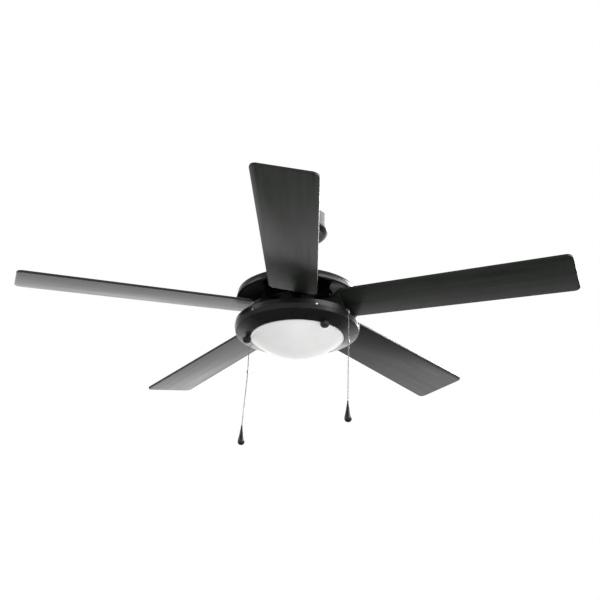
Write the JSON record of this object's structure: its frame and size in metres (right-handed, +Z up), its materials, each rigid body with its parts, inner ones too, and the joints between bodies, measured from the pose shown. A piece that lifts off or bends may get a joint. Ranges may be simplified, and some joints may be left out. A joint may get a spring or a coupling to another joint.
{
  "type": "ceiling fan with light",
  "caption": "Ceiling fan on a short downrod with flat pitched blades, a shallow drum motor housing, a frosted bowl light and pull-chain switches.",
  "frame": {"origin": "on the spin axis, in the ceiling plane that the hanger bracket bolts to", "axes": "+Z up along the spin axis; +Y along the bracket's row of ceiling slots; blade 1 points along azimuth -91.7 degrees"},
  "size_m": [1.2885, 1.2423, 0.5591],
  "materials": {
    "black_steel": "satin black powder coat",
    "zinc_steel": "bright zinc",
    "dark_screw": "black oxide",
    "cast_aluminium": "as cast",
    "lamination_steel": "varnished laminations",
    "copper_winding": "enamelled copper wire",
    "bearing_steel": "ground",
    "blade_laminate": "matt black laminate on board",
    "black_plastic": "moulded",
    "white_enamel": "gloss white enamel",
    "porcelain": "glazed white",
    "bulb_glass": "frosted",
    "bowl_glass": "acid-frosted white",
    "brass_plate": "plain",
    "rubber": "moulded",
    "chain_steel": "nickel plate",
    "pendant_lacquer": "gloss black",
    "wire_sheath": "PVC sheath"
  },
  "bodies": {
    "ceiling": {"ceiling_bracket": "zinc_steel", "canopy": "black_steel", "canopy_screws": "zinc_steel"},
    "fan": {"hanger_ball": "black_plastic", "ball_pin": "zinc_steel", "downrod": "black_steel", "motor_coupling": "cast_aluminium", "coupling_pin": "zinc_steel", "coupling_clip": "zinc_steel", "coupling_cover": "black_steel", "motor_housing": "black_steel", "housing_screws": "dark_screw", "motor_shaft": "zinc_steel", "stator_core": "lamination_steel", "stator_windings": "copper_winding", "light_kit_adapter": "cast_aluminium", "mounting_plate": "black_steel", "plate_screws": "zinc_steel", "light_kit_pan": "black_steel", "pan_screws": "dark_screw", "speed_switch": "black_plastic", "light_switch": "black_plastic", "chain_outlets": "chain_steel", "reverse_switch": "black_plastic", "run_capacitor": "black_plastic", "lead_wires": "wire_sheath", "reflector": "white_enamel", "lamp_holders": "porcelain", "bulb_caps": "brass_plate", "bulbs": "bulb_glass", "glass_gasket": "rubber", "glass_bowl": "bowl_glass"},
    "rotor": {"rotor_lower_bell": "cast_aluminium", "rotor_upper_bell": "cast_aluminium", "rotor_cage": "lamination_steel", "motor_bearings": "bearing_steel", "bell_screws": "zinc_steel", "blade_screws": "dark_screw", "blade_iron_1": "black_steel", "blade_iron_2": "black_steel", "blade_iron_3": "black_steel", "blade_iron_4": "black_steel", "blade_iron_5": "black_steel", "blade_1": "blade_laminate", "blade_2": "blade_laminate", "blade_3": "blade_laminate", "blade_4": "blade_laminate", "blade_5": "blade_laminate"},
    "reverse_button": {"reverse_button": "black_plastic"},
    "glass_knob_1": {"glass_knob_1": "black_plastic"},
    "glass_knob_2": {"glass_knob_2": "black_plastic"},
    "light_switch_pull": {"light_switch_chain": "chain_steel", "light_connector": "chain_steel"},
    "light_pull": {"light_pull_chain": "chain_steel", "light_pendant": "pendant_lacquer"},
    "speed_switch_pull": {"speed_switch_chain": "chain_steel", "speed_connector": "chain_steel"},
    "speed_pull": {"speed_pull_chain": "chain_steel", "speed_pendant": "pendant_lacquer"}
  },
  "joints": [
    {"name": "hanger_swivel", "type": "hinge", "parent": "ceiling", "child": "fan", "pos_m": [0, 0, -0.022], "axis": [1, 0, 0], "range_deg": [-12, 12]},
    {"name": "fan_spin", "type": "hinge", "parent": "fan", "child": "rotor", "pos_m": [0, 0, -0.247], "axis": [0, 0, 1], "continuous": true},
    {"name": "reverse_slide", "type": "slide", "parent": "fan", "child": "reverse_button", "axis": [-0.9732, 0.23, 0], "range_m": [0, 0.005]},
    {"name": "knob_1_turn", "type": "hinge", "parent": "fan", "child": "glass_knob_1", "pos_m": [0.06306, -0.10092, -0.327], "axis": [0, 0, -1], "range_deg": [0, 720]},
    {"name": "knob_2_turn", "type": "hinge", "parent": "fan", "child": "glass_knob_2", "pos_m": [-0.11893, -0.00415, -0.327], "axis": [0, 0, -1], "range_deg": [0, 720]},
    {"name": "light_switch_pull", "type": "slide", "parent": "fan", "child": "light_switch_pull", "axis": [0, 0, -1], "range_m": [0, 0.006], "stiffness_N_per_m": 800},
    {"name": "light_pull_swing", "type": "hinge", "parent": "light_switch_pull", "child": "light_pull", "pos_m": [0.11725, -0.099, -0.3694], "axis": [0.766, -0.6428, 0], "range_deg": [-45, 45]},
    {"name": "speed_switch_pull", "type": "slide", "parent": "fan", "child": "speed_switch_pull", "axis": [0, 0, -1], "range_m": [0, 0.006], "stiffness_N_per_m": 800},
    {"name": "speed_pull_swing", "type": "hinge", "parent": "speed_switch_pull", "child": "speed_pull", "pos_m": [-0.12005, 0.099, -0.3694], "axis": [-0.766, 0.6428, 0], "range_deg": [-45, 45]}
  ]
}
───
Output the listing above word for word.

RESPONSE TO THE TASK »
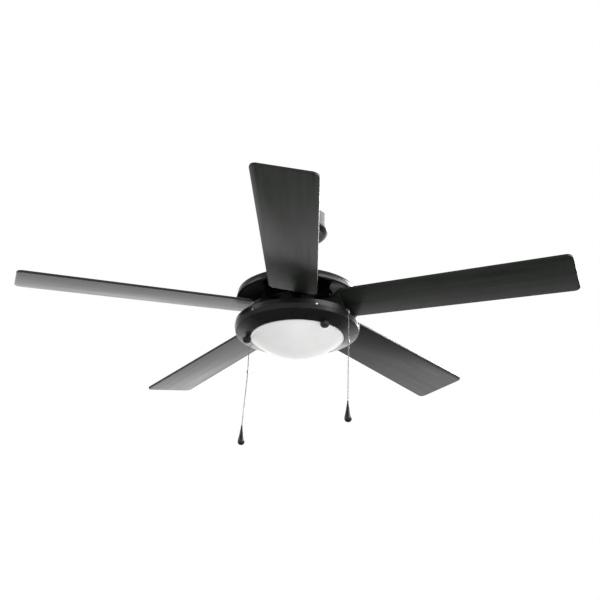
Write the JSON record of this object's structure: its frame and size in metres (right-handed, +Z up), its materials, each rigid body with its parts, inner ones too, and the joints between bodies, measured from the pose shown. A piece that lifts off or bends may get a joint. Ranges may be simplified, and some joints may be left out. A joint may get a spring or a coupling to another joint.
{
  "type": "ceiling fan with light",
  "caption": "Ceiling fan on a short downrod with flat pitched blades, a shallow drum motor housing, a frosted bowl light and pull-chain switches.",
  "frame": {"origin": "on the spin axis, in the ceiling plane that the hanger bracket bolts to", "axes": "+Z up along the spin axis; +Y along the bracket's row of ceiling slots; blade 1 points along azimuth -91.7 degrees"},
  "size_m": [1.2885, 1.2423, 0.5591],
  "materials": {
    "black_steel": "satin black powder coat",
    "zinc_steel": "bright zinc",
    "dark_screw": "black oxide",
    "cast_aluminium": "as cast",
    "lamination_steel": "varnished laminations",
    "copper_winding": "enamelled copper wire",
    "bearing_steel": "ground",
    "blade_laminate": "matt black laminate on board",
    "black_plastic": "moulded",
    "white_enamel": "gloss white enamel",
    "porcelain": "glazed white",
    "bulb_glass": "frosted",
    "bowl_glass": "acid-frosted white",
    "brass_plate": "plain",
    "rubber": "moulded",
    "chain_steel": "nickel plate",
    "pendant_lacquer": "gloss black",
    "wire_sheath": "PVC sheath"
  },
  "bodies": {
    "ceiling": {"ceiling_bracket": "zinc_steel", "canopy": "black_steel", "canopy_screws": "zinc_steel"},
    "fan": {"hanger_ball": "black_plastic", "ball_pin": "zinc_steel", "downrod": "black_steel", "motor_coupling": "cast_aluminium", "coupling_pin": "zinc_steel", "coupling_clip": "zinc_steel", "coupling_cover": "black_steel", "motor_housing": "black_steel", "housing_screws": "dark_screw", "motor_shaft": "zinc_steel", "stator_core": "lamination_steel", "stator_windings": "copper_winding", "light_kit_adapter": "cast_aluminium", "mounting_plate": "black_steel", "plate_screws": "zinc_steel", "light_kit_pan": "black_steel", "pan_screws": "dark_screw", "speed_switch": "black_plastic", "light_switch": "black_plastic", "chain_outlets": "chain_steel", "reverse_switch": "black_plastic", "run_capacitor": "black_plastic", "lead_wires": "wire_sheath", "reflector": "white_enamel", "lamp_holders": "porcelain", "bulb_caps": "brass_plate", "bulbs": "bulb_glass", "glass_gasket": "rubber", "glass_bowl": "bowl_glass"},
    "rotor": {"rotor_lower_bell": "cast_aluminium", "rotor_upper_bell": "cast_aluminium", "rotor_cage": "lamination_steel", "motor_bearings": "bearing_steel", "bell_screws": "zinc_steel", "blade_screws": "dark_screw", "blade_iron_1": "black_steel", "blade_iron_2": "black_steel", "blade_iron_3": "black_steel", "blade_iron_4": "black_steel", "blade_iron_5": "black_steel", "blade_1": "blade_laminate", "blade_2": "blade_laminate", "blade_3": "blade_laminate", "blade_4": "blade_laminate", "blade_5": "blade_laminate"},
    "reverse_button": {"reverse_button": "black_plastic"},
    "glass_knob_1": {"glass_knob_1": "black_plastic"},
    "glass_knob_2": {"glass_knob_2": "black_plastic"},
    "light_switch_pull": {"light_switch_chain": "chain_steel", "light_connector": "chain_steel"},
    "light_pull": {"light_pull_chain": "chain_steel", "light_pendant": "pendant_lacquer"},
    "speed_switch_pull": {"speed_switch_chain": "chain_steel", "speed_connector": "chain_steel"},
    "speed_pull": {"speed_pull_chain": "chain_steel", "speed_pendant": "pendant_lacquer"}
  },
  "joints": [
    {"name": "hanger_swivel", "type": "hinge", "parent": "ceiling", "child": "fan", "pos_m": [0, 0, -0.022], "axis": [1, 0, 0], "range_deg": [-12, 12]},
    {"name": "fan_spin", "type": "hinge", "parent": "fan", "child": "rotor", "pos_m": [0, 0, -0.247], "axis": [0, 0, 1], "continuous": true},
    {"name": "reverse_slide", "type": "slide", "parent": "fan", "child": "reverse_button", "axis": [-0.9732, 0.23, 0], "range_m": [0, 0.005]},
    {"name": "knob_1_turn", "type": "hinge", "parent": "fan", "child": "glass_knob_1", "pos_m": [0.06306, -0.10092, -0.327], "axis": [0, 0, -1], "range_deg": [0, 720]},
    {"name": "knob_2_turn", "type": "hinge", "parent": "fan", "child": "glass_knob_2", "pos_m": [-0.11893, -0.00415, -0.327], "axis": [0, 0, -1], "range_deg": [0, 720]},
    {"name": "light_switch_pull", "type": "slide", "parent": "fan", "child": "light_switch_pull", "axis": [0, 0, -1], "range_m": [0, 0.006], "stiffness_N_per_m": 800},
    {"name": "light_pull_swing", "type": "hinge", "parent": "light_switch_pull", "child": "light_pull", "pos_m": [0.11725, -0.099, -0.3694], "axis": [0.766, -0.6428, 0], "range_deg": [-45, 45]},
    {"name": "speed_switch_pull", "type": "slide", "parent": "fan", "child": "speed_switch_pull", "axis": [0, 0, -1], "range_m": [0, 0.006], "stiffness_N_per_m": 800},
    {"name": "speed_pull_swing", "type": "hinge", "parent": "speed_switch_pull", "child": "speed_pull", "pos_m": [-0.12005, 0.099, -0.3694], "axis": [-0.766, 0.6428, 0], "range_deg": [-45, 45]}
  ]
}